What it Does – Local and State Program Changes
- Requires performance reviews of all state programs.
What We Think: As stated under our “bi-ennial budget” analysis above, we see some benefit to this idea, but overall we don’t see it as an important “fix” or understand why the legislature is better at performing this function that the State Controller who is currently charged with the same tasks.
- Requires performance goals in state and local budgets.
Currently, state and local governments have broad flexibility in determining how to evaluate operations of their public programs. This measure imposes some general requirements for state and local governments to include new items in their budgets. Specifically, governments would have to evaluate the effectiveness of their programs and describe how their budgets meet various objectives. State and local governments would have to report on their progress in meeting those objectives.
What We Think: Even though the LAO states this would potentially impose a substantial additional administrative cost on local governments, we still feel it is a worthwhile idea. That said we doubt a constitutional amendment is justified in order to accomplish this fairly basic “performance-based” analysis tool. We could probably find a legislator to pass such a proposal in the legislature on behalf of the people – after all, that is the purpose of a representative democracy.
This proposition has some good ideas and probably some lofty goals. Overall, however, its imposes a host of beurocratic “solutions” searching for problems, and it does so in a fairly haphazard way.
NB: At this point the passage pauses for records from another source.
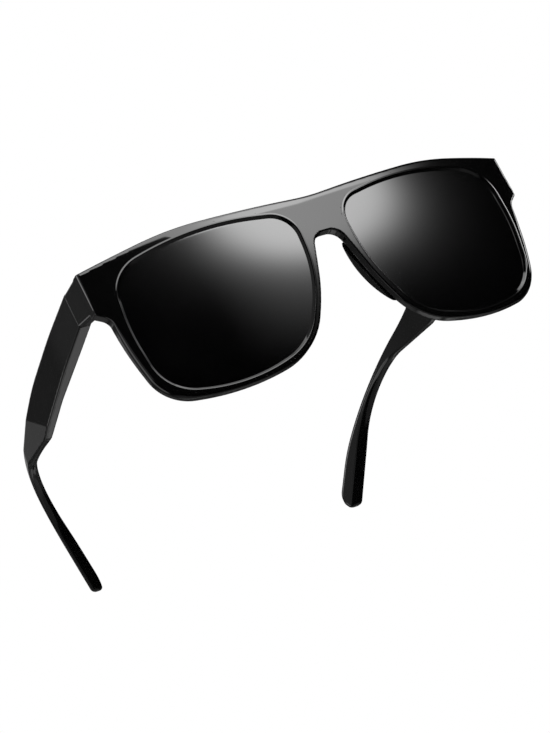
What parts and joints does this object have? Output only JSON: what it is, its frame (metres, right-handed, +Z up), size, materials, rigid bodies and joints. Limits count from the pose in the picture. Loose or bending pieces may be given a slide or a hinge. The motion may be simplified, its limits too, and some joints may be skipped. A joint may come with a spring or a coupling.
{
  "type": "sunglasses",
  "caption": "Square flat-top sunglasses: a curved one-piece front with dark lenses and two broad temples that fold on barrel hinges.",
  "frame": {"origin": "On the resting plane under the lower rims and the temple tips, midway between the sides and midway from the front's face to the temple tips.", "axes": "+Z up, +Y from the front back along the open temples, +X towards the wearer's left. The front faces -Y."},
  "size_m": [0.1456, 0.1464, 0.0513],
  "materials": {
    "frame": "polished black acetate",
    "temple": "polished black acetate",
    "pad": "polished black acetate",
    "lens": "dark smoke, polished",
    "hinge_metal": "satin",
    "core_metal": "drawn wire"
  },
  "bodies": {
    "front": {"front_frame": "frame", "lens_right": "lens", "nose_pad_right": "pad", "hinge_front_leaf_right": "hinge_metal", "hinge_screw_right": "hinge_metal", "front_rivets_right": "hinge_metal", "lens_left": "lens", "nose_pad_left": "pad", "hinge_front_leaf_left": "hinge_metal", "hinge_screw_left": "hinge_metal", "front_rivets_left": "hinge_metal"},
    "right_arm": {"temple_right": "temple", "temple_core_right": "core_metal", "hinge_temple_leaf_right": "hinge_metal", "temple_rivets_right": "hinge_metal"},
    "left_arm": {"temple_left": "temple", "temple_core_left": "core_metal", "hinge_temple_leaf_left": "hinge_metal", "temple_rivets_left": "hinge_metal"}
  },
  "joints": [
    {"name": "left_hinge", "type": "hinge", "parent": "front", "child": "left_arm", "pos_m": [0.067, -0.0478, 0.04385], "axis": [0, 0, 1], "range_deg": [0, 83]},
    {"name": "right_hinge", "type": "hinge", "parent": "front", "child": "right_arm", "pos_m": [-0.067, -0.0478, 0.04385], "axis": [0, 0, -1], "range_deg": [0, 74]}
  ]
}
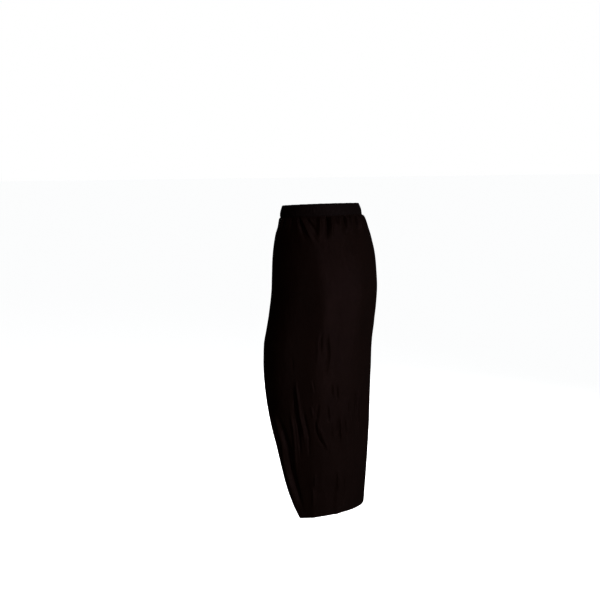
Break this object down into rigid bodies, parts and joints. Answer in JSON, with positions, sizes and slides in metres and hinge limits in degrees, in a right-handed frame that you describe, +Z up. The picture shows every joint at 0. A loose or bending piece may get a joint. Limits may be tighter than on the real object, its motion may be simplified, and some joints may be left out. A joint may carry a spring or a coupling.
{
  "type": "maxi skirt",
  "caption": "Narrow ankle-length jersey skirt with a gathered elastic waistband and a high side slit, in worn form, open and hollow.",
  "frame": {"origin": "centre of the waistband's top opening, where the wearer's waist holds the skirt", "axes": "+Z up out of the waist; the wearer faces -Y; +X is the wearer's left, where the slit is"},
  "size_m": [0.3427, 0.2657, 0.9178],
  "materials": {
    "waistband_jersey": "matt black knit, gathered on elastic",
    "skirt_jersey": "matt black fine knit with a faint warm cast and a soft sheen"
  },
  "bodies": {
    "root": {"waistband": "waistband_jersey", "back_panel": "skirt_jersey", "front_panel": "skirt_jersey"}
  },
  "joints": []
}
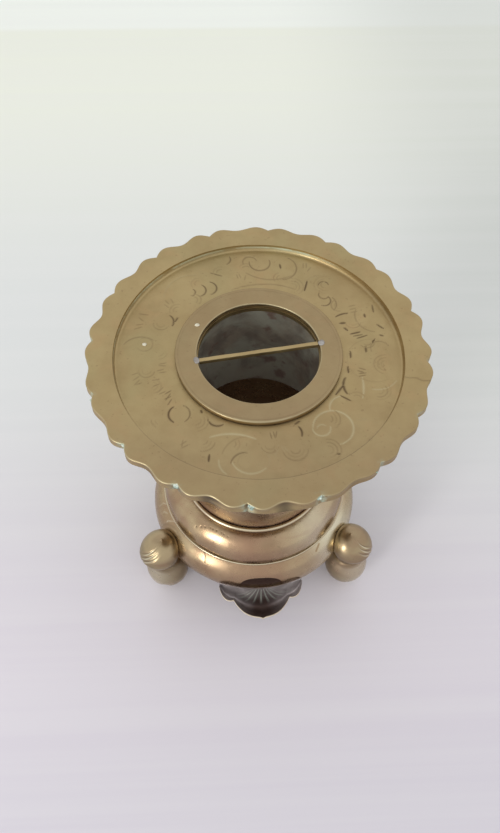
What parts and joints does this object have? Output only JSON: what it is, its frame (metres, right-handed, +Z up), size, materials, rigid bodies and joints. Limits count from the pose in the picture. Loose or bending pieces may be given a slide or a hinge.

We find no imperical evidence that the shift form an annual to a biennial budget delivers substantial benefits and we find no justification for the major power shift away from the legislature and to the Governor and local county supervisors, school board administrators, and other locally elected officials. We see some value in some of the ideas, but as long-time readers know, we strongly urge voters not to change their constitution to implement “partially-good” legislation.